** Work to complete **
Find the word "materials" in the data. Return every line where it appears.

** Input data **
━━━━

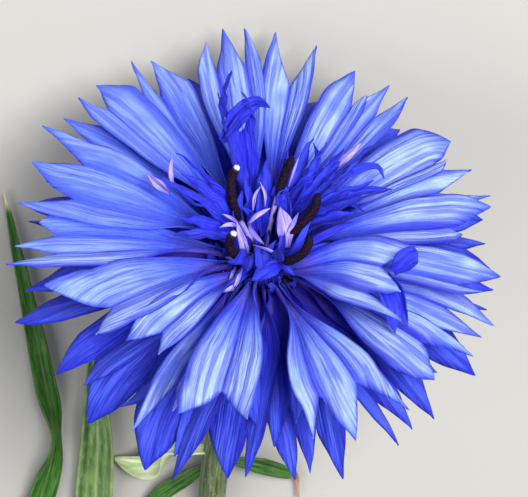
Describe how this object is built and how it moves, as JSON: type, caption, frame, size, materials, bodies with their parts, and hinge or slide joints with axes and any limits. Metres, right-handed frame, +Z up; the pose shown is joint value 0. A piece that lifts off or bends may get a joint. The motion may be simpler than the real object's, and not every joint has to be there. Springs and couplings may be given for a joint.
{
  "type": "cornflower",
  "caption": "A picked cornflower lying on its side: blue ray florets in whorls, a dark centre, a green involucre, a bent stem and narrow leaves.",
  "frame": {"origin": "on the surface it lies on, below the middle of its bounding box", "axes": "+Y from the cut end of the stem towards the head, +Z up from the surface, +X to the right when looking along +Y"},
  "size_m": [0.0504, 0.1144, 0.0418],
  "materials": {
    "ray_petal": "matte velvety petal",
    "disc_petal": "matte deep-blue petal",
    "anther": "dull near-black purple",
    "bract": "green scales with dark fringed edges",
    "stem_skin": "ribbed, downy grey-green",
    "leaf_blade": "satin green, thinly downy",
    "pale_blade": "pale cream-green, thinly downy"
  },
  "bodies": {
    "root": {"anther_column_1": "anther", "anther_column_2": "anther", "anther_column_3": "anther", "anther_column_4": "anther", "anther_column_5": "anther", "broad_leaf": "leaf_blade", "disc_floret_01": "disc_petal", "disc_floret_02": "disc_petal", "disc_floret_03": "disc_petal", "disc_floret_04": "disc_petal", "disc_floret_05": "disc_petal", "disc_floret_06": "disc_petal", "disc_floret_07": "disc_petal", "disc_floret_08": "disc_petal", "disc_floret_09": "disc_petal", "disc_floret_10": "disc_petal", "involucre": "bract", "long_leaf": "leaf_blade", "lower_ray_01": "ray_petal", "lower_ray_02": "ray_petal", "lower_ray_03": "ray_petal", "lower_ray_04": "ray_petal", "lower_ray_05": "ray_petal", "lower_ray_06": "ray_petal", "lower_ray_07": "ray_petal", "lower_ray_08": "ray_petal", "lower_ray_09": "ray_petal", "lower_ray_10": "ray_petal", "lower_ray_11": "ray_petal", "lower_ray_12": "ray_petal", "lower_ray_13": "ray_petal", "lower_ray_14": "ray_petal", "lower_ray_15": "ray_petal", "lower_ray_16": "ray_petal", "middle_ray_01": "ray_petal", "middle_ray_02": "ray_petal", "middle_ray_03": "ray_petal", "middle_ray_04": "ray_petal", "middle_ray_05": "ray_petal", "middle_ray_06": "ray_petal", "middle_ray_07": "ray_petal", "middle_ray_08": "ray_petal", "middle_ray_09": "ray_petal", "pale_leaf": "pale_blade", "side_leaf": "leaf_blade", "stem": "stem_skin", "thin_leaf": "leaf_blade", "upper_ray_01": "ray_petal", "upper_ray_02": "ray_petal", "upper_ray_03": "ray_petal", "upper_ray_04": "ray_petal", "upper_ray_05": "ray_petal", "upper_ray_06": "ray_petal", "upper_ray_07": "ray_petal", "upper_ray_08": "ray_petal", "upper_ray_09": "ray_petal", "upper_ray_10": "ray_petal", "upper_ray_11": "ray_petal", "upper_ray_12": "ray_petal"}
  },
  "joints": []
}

━━━━

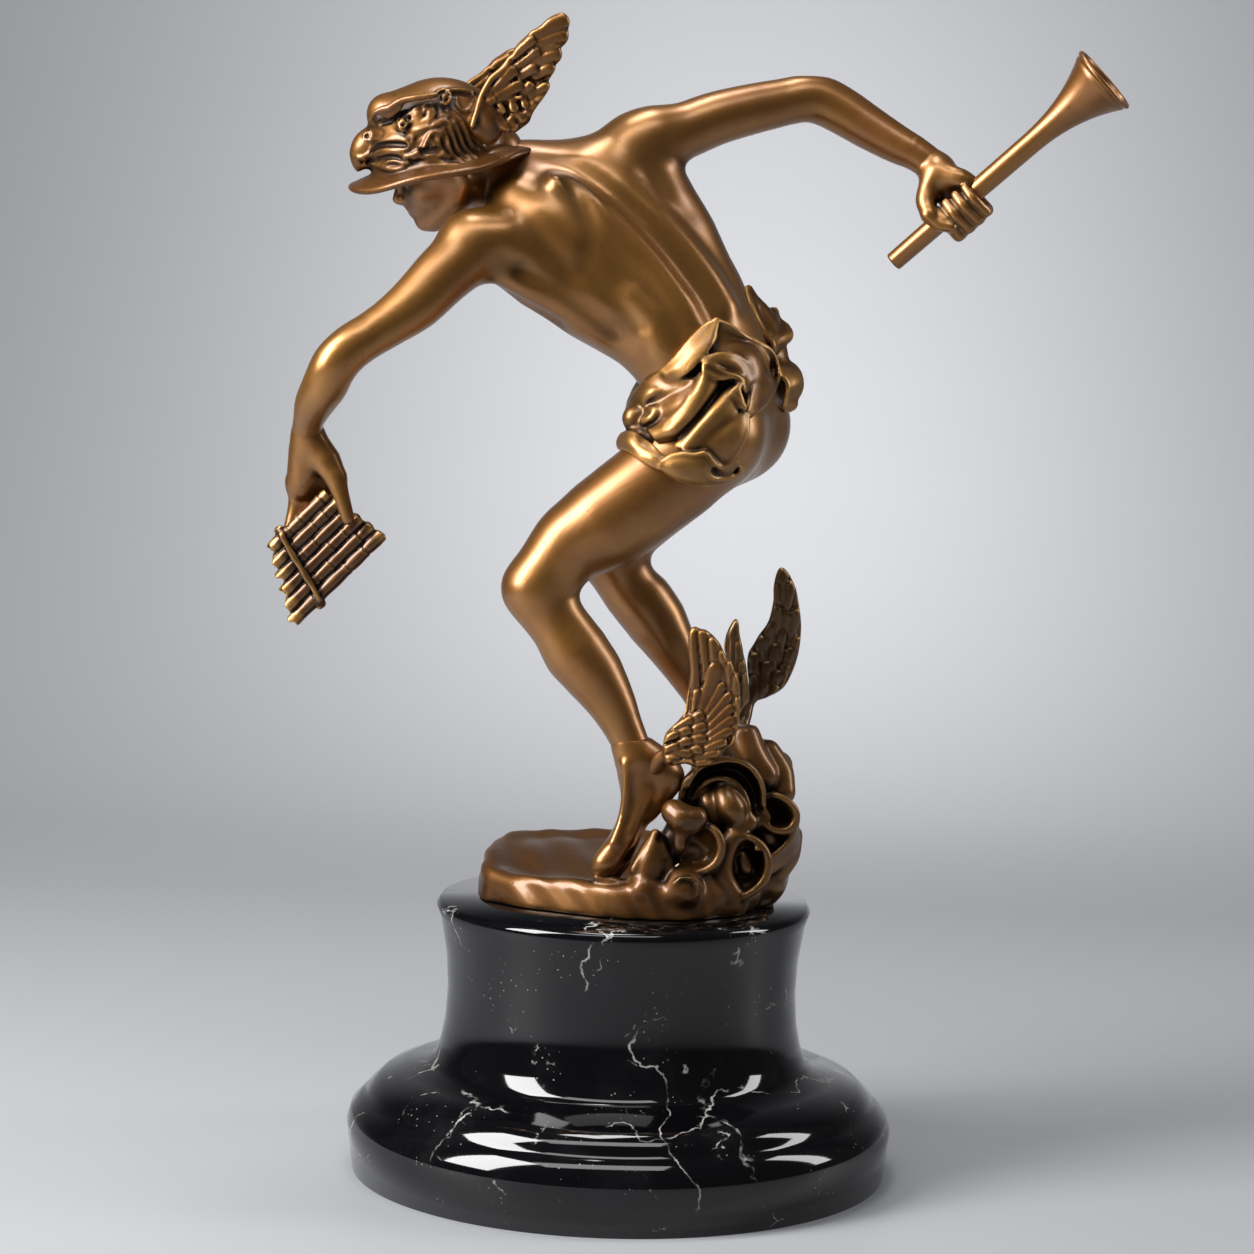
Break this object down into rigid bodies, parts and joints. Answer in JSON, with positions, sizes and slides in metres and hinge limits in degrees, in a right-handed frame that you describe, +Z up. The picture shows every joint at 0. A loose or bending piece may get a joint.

━━━━

** Final result **
Describe how this object is built and how it moves, as JSON: type, caption, frame, size, materials, bodies with their parts, and hinge or slide joints with axes and any limits. Metres, right-handed frame, +Z up; the pose shown is joint value 0. A piece that lifts off or bends may get a joint. The motion may be simpler than the real object's, and not every joint has to be there. Springs and couplings may be given for a joint.
  "materials": {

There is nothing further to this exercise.